Our Lady of Hilton, also known as the Virgin of Hilton (Spanish: La Virgen de Hilton) is a celebrated icon of the Consumerist religion. The icon is said to be modeled on the Christian Virgin Mary, in order to attract more followers into the Consumerist fold.

There are many rumors as to her original sighting, but the one that seems to persist, is the one linked to a woman named Rosaleda Maria De los Santos. According to sources familiar with Miss De los Santos, she was working a double shift at the Waldorf Astoria Hotel in Manhattan during the winter of 1981 when the sighting occurred. After expertly cleaning the claw-foot bathtub with knock-off bleach inside the Presidential Suite of the hotel, a Caucasian girl of unimaginable beauty and glisteningly smooth skin appeared to her in the haze of chemical vapors promising untold wealth and beauty for a small sacrifice in her honor. Miss De los Santos would later become a regular fixture on the Billboard Top 100 charts with her scintillating Latin-pop songs and her increasingly risqué performances. She almost never seemed to age, but this was rumored to be because of her relationship with a noted Beverly Hills plastic surgeon.  The chronicle of the sighting was never divulged, until a reporter from People magazine managed to get an exclusive interview while Miss De los Santos was on her deathbed due to complications from chemical dependency at Cedars Sinai Medical Center in the late eighties.

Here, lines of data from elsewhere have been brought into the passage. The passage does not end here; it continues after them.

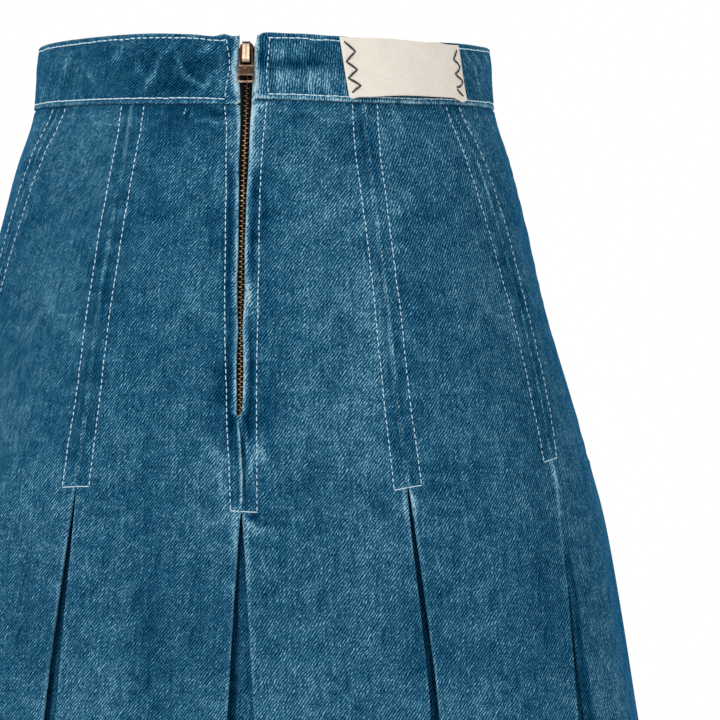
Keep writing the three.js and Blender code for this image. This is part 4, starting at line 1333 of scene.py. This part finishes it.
def stitchTubes(place, starts, ends, look=thread, wander=0.05, seed=1):
    # each stitch is a short tube that rises out of the cloth, lies on it and goes back in; place(s, lift)
    # gives the point at a distance s along the row, lifted off the cloth
    t = np.linspace(0, 1, look["stations"])[None, :]
    s = starts[:, None] + t * (ends - starts)[:, None]
    lift = -look["sink"] + (look["sink"] + look["rise"]) * np.sin(np.pi * t) ** 0.5 + 0 * s
    centre = place(s, lift)
    ahead = place(s + 0.05, lift) - place(s - 0.05, lift)
    outward = place(s, lift + 0.5) - centre
    ahead /= np.linalg.norm(ahead, axis=-1, keepdims=True)
    outward /= np.linalg.norm(outward, axis=-1, keepdims=True)
    sideways = np.cross(ahead, outward)
    sideways /= np.linalg.norm(sideways, axis=-1, keepdims=True)
    random = np.random.default_rng(seed)
    slip = random.normal(0, wander, (len(starts), 1, 1))
    slip = slip + random.normal(0, wander, (len(starts), 1, 1)) * (t - 0.5)[..., None]
    centre = centre + sideways * slip
    angle = np.linspace(0, 2 * np.pi, look["sides"], endpoint=False)
    taper = (1 - look["taper"] * (1 - np.sin(np.pi * t)))[..., None, None]
    rings = centre[:, :, None, :] + taper * (
        look["halfWidth"] * np.cos(angle)[None, None, :, None] * sideways[:, :, None, :]
        + look["halfHeight"] * np.sin(angle)[None, None, :, None] * outward[:, :, None, :]
    )
    return tubeFaces(rings)


def tubeFaces(rings):
    # quads round each tube and on its ends; rings is tubes x stations x sides x 3
    count, stations, sides = rings.shape[:3]
    base = (np.arange(count) * stations * sides)[:, None, None]
    row = (np.arange(stations - 1) * sides)[None, :, None]
    here = np.arange(sides)[None, None, :]
    ahead = (here + 1) % sides
    walls = np.stack([
        base + row + here, base + row + here + sides, base + row + ahead + sides, base + row + ahead,
    ], axis=-1).reshape(-1, 4)
    quads = np.array(endQuads[sides])
    first = (base[:, :, 0, None] + quads[None]).reshape(-1, 4)
    last = (base[:, :, 0, None] + (stations - 1) * sides + quads[None, :, ::-1]).reshape(-1, 4)
    return rings.reshape(-1, 3), np.concatenate([walls, first, last])


def sewPiece(name, parts, material):
    # all the stitches of a piece in one mesh
    starts = np.cumsum([0] + [len(points) for points, faces in parts[:-1]])
    faces = np.concatenate([quads + start for (points, quads), start in zip(parts, starts)])
    finishPiece(meshFrom(name, np.concatenate([points for points, quads in parts]), faces), material)
    print(name, "made:", len(faces), "faces")


def evenStitches(length, pitch, share=thread["share"]):
    count = max(int(round(length / pitch)), 1)
    step = length / count
    starts = np.arange(count) * step
    return starts, starts + step * share


def onGore(gore, arc, z, lift):
    left, right = goreEdges(gore, z)
    depth, wearAndShade = goreDepth(gore, z, arc, left, right)
    return formPoint(degreesOf(arc, z), followBand(z, degreesOf(arc, z)), depth - lift)


def onBand(arc, z, lift):
    relief, wearAndShade = bandRelief(arc, z, *bandEdges(arc))
    return formPoint(bandDegrees(arc), z, -cut["bandProud"] - relief - lift)


def pleatStitches(index):
    # the long U: down beside the left fold, across the bar and up beside the right fold
    pleat = pleats[index]
    parts = []
    foot = pleat["bar"]
    start = topRow - sewing["belowBand"]
    across = float(stitchOffset(pleat, 1, foot) + stitchOffset(pleat, -1, foot))
    for side in (-1, 1):
        gore = index if side > 0 else (index - 1) % len(pleats)
        turns = 1 if (side < 0 and index == 0) else 0
        reach = float(stitchOffset(pleat, side, foot))
        rise = pleat["tilt"] * side * reach / across

        def onSide(away, z, lift, side=side, gore=gore, turns=turns):
            middle = pleatAt(index, z)["line"] + turns * totalAt(z)
            return onGore(gore, middle + side * away, z, lift)

        def down(s, lift, side=side, onSide=onSide):
            z = start - s
            wobble = 0.12 * np.sin(s / 17 + index * 2 + side) + 0.07 * np.sin(s / 5.3 + index)
            return onSide(stitchOffset(pleat, side, z) + side * wobble, z, lift)

        def bar(s, lift, onSide=onSide, slope=rise / reach):
            return onSide(s, foot + slope * s + 0 * lift, lift)

        starts, ends = evenStitches(start - foot - rise, thread["pitch"])
        parts.append(stitchTubes(down, starts, ends, seed=10 * index + side + 1))
        for offset in sewing["barPasses"]:
            starts = np.array([0.15 + offset, 0.15 + offset + reach / 2])
            ends = np.minimum(starts + reach / 2 - 0.1, reach + 0.2)
            parts.append(stitchTubes(bar, starts, ends, barThread, 0.03, seed=200 + 10 * index + side))
    return parts


def tack():
    # a short tack of two stitches under the waistband
    arc, z = sewing["tackStart"]

    def place(s, lift):
        return onGore(centreBack - 1, arc - 0.25 * s, z - s, lift)

    return stitchTubes(place, *evenStitches(*sewing["tack"]), seed=7)


def bandRow(nearTop):
    start = sewing["bandStart"]
    length = float(totalAt(0)) - sewing["bandEnd"] - start

    def place(s, lift):
        wobble = 0.15 * np.sin(s / 23) + 0.08 * np.sin(s / 7.1)
        top, bottom = bandEdges(s + start)
        z = (top - bandLook["stitchInset"]) if nearTop else (bottom + bandLook["footInset"])
        return onBand(s + start, z + wobble, lift)

    starts, ends = evenStitches(length, sewing["bandPitch"], sewing["bandShare"])
    return stitchTubes(place, starts, ends, bandThread, 0.1, seed=31 + nearTop)


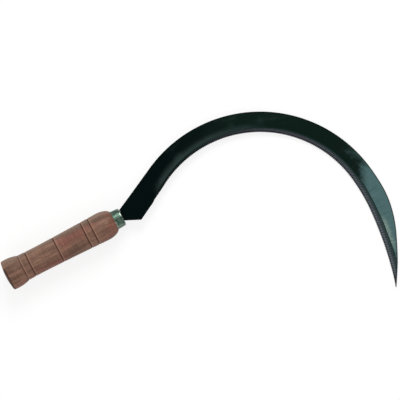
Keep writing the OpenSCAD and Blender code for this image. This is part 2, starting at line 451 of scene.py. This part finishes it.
@dataclass(frozen=True)
class ZincCoat:
    """Drawn steel with a bright zinc coat, with painted highlights at both rims and in streaks along it.
    Lengths are in mm.
    """

    rear: float
    front: float
    body: Colour = paint(84, 104, 92)
    # The colour of the painted highlights.
    glint: Colour = paint(180, 187, 178)
    dull: Colour = paint(50, 70, 60)
    streaking: Grain = Grain((0.09, 0.7, 0.7))
    cloud: Grain = Grain((0.16, 0.16, 0.16), 4.0)
    drawn: Grain = Grain((2.6, 0.09, 0.09), 2.0, 0.5)
    patches: Layer = Layer(0.35, 0.65)
    # Painted highlights in streaks along the cup.
    glint_streaks: Layer = Layer(0.54, 0.72, 0.5)
    # How much of each rim a painted highlight covers.
    rim_glint_spread: Layer = Layer(0.4, 0.65)
    rim_half: float = 0.3
    rear_soft: float = 0.7
    front_soft: float = 0.8
    front_in: float = 0.8
    relief: float = 0.03
    dullness: float = 0.22
    more_dullness: float = 0.2

    def material(self) -> bpy.types.Material:
        """Returns the coat's material."""
        g = Graph("zinc_coat")
        place = g.tool_axes()
        x, _, _ = g.split(place)
        streaking = g.grain(place, self.streaking)
        cloud = g.grain(place, self.cloud)
        drawn = g.grain(place, self.drawn)
        # Painted highlights on the rounded rear and front rims.
        rear = g.band(x, Stretch(self.rear, self.rim_half, self.rear_soft))
        front = g.band(x, Stretch(self.front - self.front_in, self.rim_half, self.front_soft))
        rims = g.where_all(g.sum("MAXIMUM", rear, front), g.rise(cloud, self.rim_glint_spread))
        colour = g.coat(self.dull, cloud, self.patches, self.body)
        # Painted highlights in streaks along the cup, then on the rims.
        colour = g.coat(colour, streaking, self.glint_streaks, self.glint)
        colour = g.blend(rims, colour, self.glint)
        roughness = g.sum("MULTIPLY_ADD", cloud, self.more_dullness, self.dullness)
        g.shader.inputs["Metallic"].default_value = 1.0
        return g.finish(colour, roughness, g.sum("ADD", drawn, streaking), self.relief)


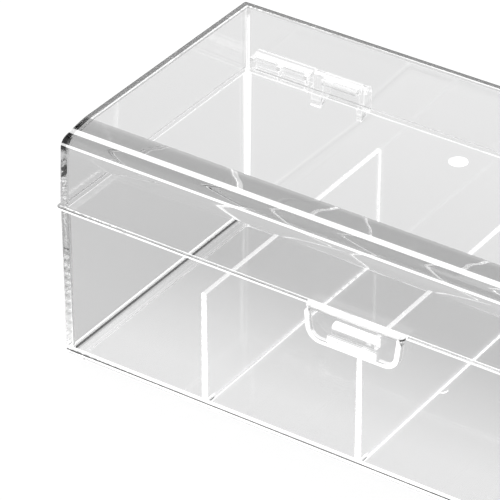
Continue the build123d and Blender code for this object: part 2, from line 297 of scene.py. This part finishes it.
def painted_rear_corner_highlight(nodes, link, spot, facing):
    """Painted highlight down the round corners at the rear, standing for the light that leaves both
    walls there.
    """
    from_middle = maths(nodes, link, "ABSOLUTE", spot.outputs["X"], 0.0)
    sideways = maths(nodes, link, "ABSOLUTE", facing.outputs["X"], 0.0)
    rearward = maths(nodes, link, "ABSOLUTE", facing.outputs["Y"], 0.0)
    both_ways = maths(nodes, link, "MULTIPLY", sideways, rearward)
    round_face = ramp(nodes, link, both_ways, *ROUND_FACE)
    at_corner = band(nodes, link, from_middle, *CORNER_PLACE, WIDE_BLUR)
    rear_half = ramp(nodes, link, spot.outputs["Y"], *CORNER_REAR)
    return all_of(nodes, link, round_face, at_corner, rear_half, CORNER_PAINTED_HIGHLIGHT)


tray_plastic, tray_edges, spot, facing = clear_plastic("tray_clear_plastic")
nodes = tray_plastic.node_tree.nodes
link = tray_plastic.node_tree.links.new
from_middle = maths(nodes, link, "ABSOLUTE", spot.outputs["X"], 0.0)
from_centre_line = maths(nodes, link, "ABSOLUTE", spot.outputs["Y"], 0.0)
upright = maths(nodes, link, "ABSOLUTE", facing.outputs["Z"], 0.0)

# Painted highlights draw two white lines round the foot of the walls, with a grey line of painted
# shade between them.
near_end = ramp(nodes, link, from_middle, *BASE_NEAR_END)
near_side = ramp(nodes, link, from_centre_line, *BASE_NEAR_SIDE)
by_a_wall = any_of(nodes, link, near_end, near_side)
steep_face = ramp(nodes, link, upright, *STEEP_FACE)
base_wall = all_of(nodes, link, by_a_wall, steep_face)
base_light = band(nodes, link, spot.outputs["Z"], *BASE_LIGHT, SOFT_BLUR)
base_low_light = band(nodes, link, spot.outputs["Z"], *BASE_LOW_LIGHT, THIN_BLUR)
painted_base_highlights = all_of(nodes, link, any_of(nodes, link, base_light, base_low_light), base_wall)
painted_base_shade = band(nodes, link, spot.outputs["Z"], *BASE_SHADE, SOFT_BLUR)
painted_base_shade = all_of(nodes, link, painted_base_shade, base_wall)

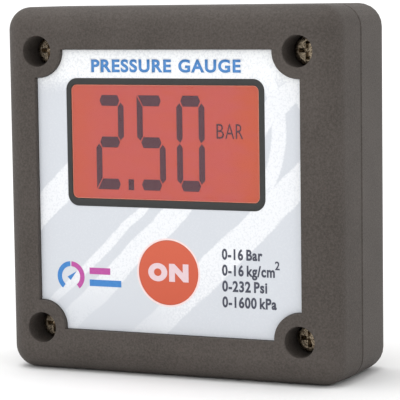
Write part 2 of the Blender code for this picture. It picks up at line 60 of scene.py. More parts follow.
# ---------------------------------------------------------------- places, from the CAD nodes
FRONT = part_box("front_housing")
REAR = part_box("rear_cover")
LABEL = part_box("label_overlay")
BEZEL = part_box("display_bezel")
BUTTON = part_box("on_button")
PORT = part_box("pressure_port")
SCREWS = [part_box(f"case_screw_{number}") for number in range(1, 5)]

SIZE = FRONT[1].x - FRONT[0].x
MID_X, MID_Z = centre_of(FRONT)
FACE_Y = FRONT[0].y
EDGE_Y = FRONT[1].y
BACK_Y = REAR[1].y
LABEL_Y = LABEL[0].y
BUTTON_CENTRE = centre_of(BUTTON)
DISPLAY_CENTRE = centre_of(BEZEL)
SCREW_CENTRES = [centre_of(screw) for screw in SCREWS]
SCREW_OFFSET = abs(SCREW_CENTRES[0][0] - MID_X)
PORT_CENTRE = centre_of(PORT)

BEYOND = MM  # how far a cutter stands out past what it cuts
SHARP = 32.0  # degrees from which an edge is drawn sharp

# Case
CORNER = 4.45 * MM
LEAST_CORNER = 0.15 * MM
SIDE_DRAFT = 1.1 * MM  # how far the sides lean in, from the parting line to the face
FRONT_FILLET_IN = 4.7 * MM
FRONT_FILLET_DEEP = 4.4 * MM
PARTING_LIP = 0.25 * MM
WALL = 2.4 * MM
PLATE = 3.4 * MM
OPENING_FIT = 0.3 * MM  # how far the display's opening keeps from its frame
INNER_LOBE = 4.4 * MM
COUNTERBORE = 2.92 * MM
COUNTERBORE_DEPTH = 7.6 * MM
COUNTERBORE_SOFT = 0.2 * MM
SCREW_HOLE = 1.75 * MM
BUTTON_HOLE = 6.5 * MM
POCKET_HALF = 27.05 * MM
POCKET_SHORT_TOP = 0.1 * MM  # how much nearer the middle the pocket's top edge lies than its sides
POCKET_SHORT_BOTTOM = 0.34 * MM  # the same for the bottom edge, with the lower two lobes
POCKET_BELOW_LABEL = 0.7 * MM
POCKET_SOFT = 0.16 * MM
LOBE = 5.0 * MM

# Case screws
HEAD_RIM = 0.75 * MM
HEAD_CROWN = 0.45 * MM
HEAD_HEIGHT = 1.8 * MM
SHANK = 1.4 * MM
SCREW_TIP = 0.5 * MM
SCREW_POINT = 0.9 * MM
RECESS_DEPTH = 1.1 * MM
RECESS_WIDE = 0.42 * MM  # half the width of the cross recess's arms
RECESS_LONG = 1.75 * MM  # half their length

# Label
LABEL_THICK = 0.4 * MM
LABEL_ROUND = 0.08 * MM
LABEL_FIT = 0.04 * MM  # how far the label keeps from the pocket's wall
HOLE_FIT = 0.03 * MM

# Display
BEZEL_CORNER = 2.2 * MM
BORDER_LEFT = 1.0 * MM
BORDER_RIGHT = 1.12 * MM
BORDER_TOP = 1.2 * MM
BORDER_BOTTOM = 1.45 * MM
LCD_CORNER = 1.1 * MM
CORNER_SHARE = 0.9  # how much of an inset the display's corner radii give up
LCD_Y = LABEL_Y + 0.12 * MM
WINDOW_THICK = 0.04 * MM
INK = 0.03 * MM

# Button
DISC = 6.13 * MM
HALO = 6.48 * MM
BUTTON_CAP = 2.9 * MM
BUTTON_FLANGE = 0.7 * MM
BUTTON_STEM = 1.5 * MM

# Port: stem, hexagon and pipe thread
STEM = 4.9 * MM
STEM_START = 4.0 * MM
HEX_GAP = 1.4 * MM
HEX_THICK = 6.0 * MM
HEX_FLATS = 17.0 * MM
NECK = 2.1 * MM
THREAD_PITCH = 0.907 * MM
THREAD_CREST = 4.86 * MM
THREAD_DEPTH = 0.56 * MM
BORE = 1.5 * MM


# ---------------------------------------------------------------- outlines, as lists of (x, z)


def arc(centre, radius, start, sweep, steps):
    """steps + 1 points along a circle's arc; start and sweep are in degrees."""
    points = []
    for i in range(steps + 1):
        angle = math.radians(start + sweep * i / steps)
        points.append((centre[0] + radius * math.cos(angle), centre[1] + radius * math.sin(angle)))
    return points


def quarter(steps):
    """A rounded edge's places: how far each is in from the side and back from the face, 0 to 1."""
    angles = [math.radians(90 * i / steps) for i in range(steps + 1)]
    return [(1 - math.sin(angle), 1 - math.cos(angle)) for angle in angles]


def circle(radius, centre, steps=64):
    """A closed circle of as many points as steps."""
    return arc(centre, radius, 0.0, 360.0 * (steps - 1) / steps, steps - 1)


def rounded_rect(width, height, radius, centre, steps=12):
    """A rectangle with round corners of steps + 1 points each."""
    points = []
    for start, side_x, side_z in ((0, 1, 1), (90, -1, 1), (180, -1, -1), (270, 1, -1)):
        corner = (
            centre[0] + side_x * (width / 2 - radius),
            centre[1] + side_z * (height / 2 - radius),
        )
        points += arc(corner, radius, start, 90, steps)
    return points


def notched_square(half, lobe, steps=20, short_top=0.0, short_bottom=0.0):
    """A square whose corners leave room for a round lobe about each case screw."""
    close = 0.001 * MM
    points = []
    for turn in range(4):
        around = Matrix.Rotation(math.radians(90 * turn), 2)
        corner = [(half, SCREW_OFFSET - lobe)]
        corner += arc((SCREW_OFFSET, SCREW_OFFSET), lobe, 270, -90, steps)
        corner += [(SCREW_OFFSET - lobe, half)]
        for point in corner:
            x, z = around @ Vector(point)
            if z >= half - close:
                z -= short_top
            if z < 0:
                z += short_bottom
            points.append((MID_X + x, MID_Z + z))
    return points


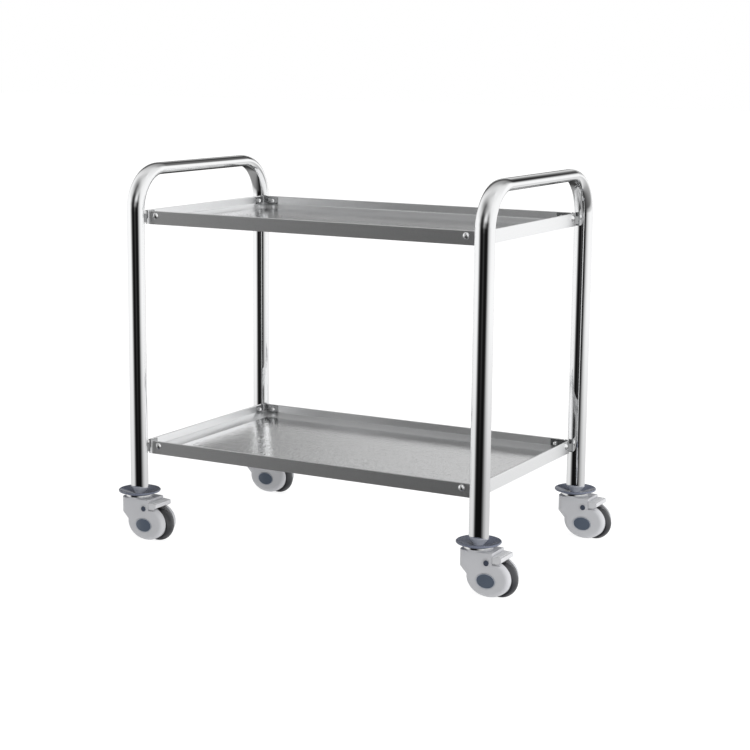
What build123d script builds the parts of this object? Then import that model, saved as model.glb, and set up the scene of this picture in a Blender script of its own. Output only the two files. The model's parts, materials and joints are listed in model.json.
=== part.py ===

Based on this account, an unknown artist by the name of Jason Jose sketched out an image of the apparition which was then quickly appropriated by the Consumerists to further their message of youth and prosperity. The whereabouts of the original sketch are said to be kept in a secure storage facility in Northern California.
The Virgin’s iconography is Catholic in origin, yet has a layer of coded messaging to support the tenets of Consumerist thought. In her left hand, she carries a Consumerist cross that conceals her pubic area from view yet reveals a trickle of blood. Many prominent religious scholars attribute this to the sacrifices that have to be made in order to reach the heights of fame and fortune expected from devotees of the Consumerist thought. Her body had been described like that of a Barbie doll, plastic to the touch with no overt sexual organs yet perfectly youthful and thin in appearance.  Detractors of Consumerist thought have stated that the icon is to perfect and cannot be an actual representation of a human body and that it is unachievable in nature. Proponents of Consumerist thought have said that with enough money, anything is possible.

Following the account printed in People magazine, other articles have surfaced in various tabloid periodicals attributing a meteoric rise to fame and fortune, followed by an untimely death, to worship of images of the icon. Replicas of the icon can be found in various five star hotels, casinos, shopping destinations and VIP clubs or anywhere else Consumerists practice their particular brand of worship.